Perhaps the most striking works in terms of lyrical presence are Notre Siècle (1982) and Vie (1993) by visionary Armenian director Artavazd Pelechian. Presented inside a futuristic bubble of wood and canvas, Notre Siècle reflects on the major innovations that shaped the past century, condensed in a whirlwind montage of images and archival footage dedicated to technological and scientific progress, but also to accidents, crashes, and failures. In contrast, Vie – a visual poem that closes the exhibition – offers a poignant celebration of life. Projected on a small monitor suspended from the ceiling in a dark, unadorned space, this piece lingers in the memory like an apparition within a universe that never ceases to surprise us: the miracle of birth. Another film draws on a montage of archival images, again playing with the topic of dictatorship. Andrei Ujica’s The Autobiography of Nicolae Ceausescu (2010) submerges the viewer in the power of images, revealing their ability to forge an alternative and contradictory vision of authoritarianism.
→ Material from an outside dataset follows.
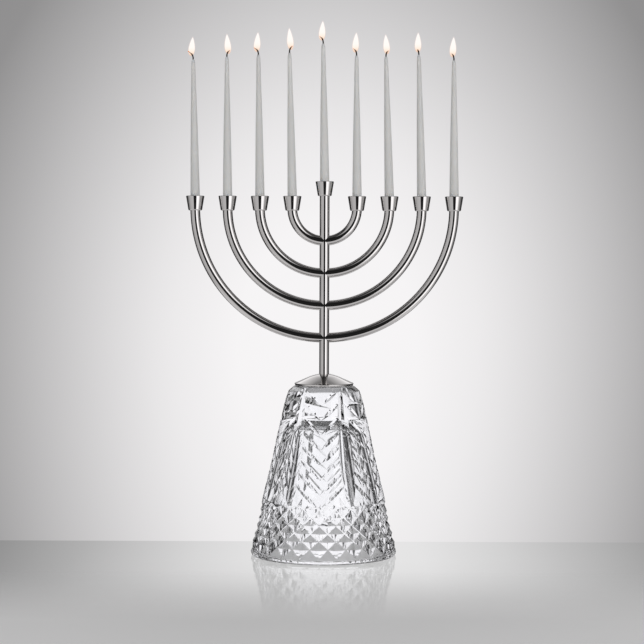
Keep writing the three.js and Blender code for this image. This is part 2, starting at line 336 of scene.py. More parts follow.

Without an overarching curatorial theme, the works in “Il Nostro Tempo” connect organically in a shared, new perspective to probe our present time, its vacillation, responsibilities, and legacy. They weave together and favor a sensorial approach to cinema in the context of an art exhibition, celebrating the mundane, natural, cultural, and sociopolitical processes that interweave in layers of temporality. The exhibition seems to ask: How can we navigate this? And, even more fundamentally, how can we understand it? We are given no answers, only a series of suggestions that perhaps do not find any form of reassurance, even in the domestic and intimate setting of Le Triptyque de Noirmoutier (2005) by Agnès Varda, a three-channel video tableau inspired by Baroque Flemish paintings. An elderly woman, a young lady, and a middle-aged man are seated quietly around a rustic kitchen table, each engrossed in their own tasks. Its lack of a story, along with our desperate need for it, provides a powerful contrast within the atmosphere of the exhibition.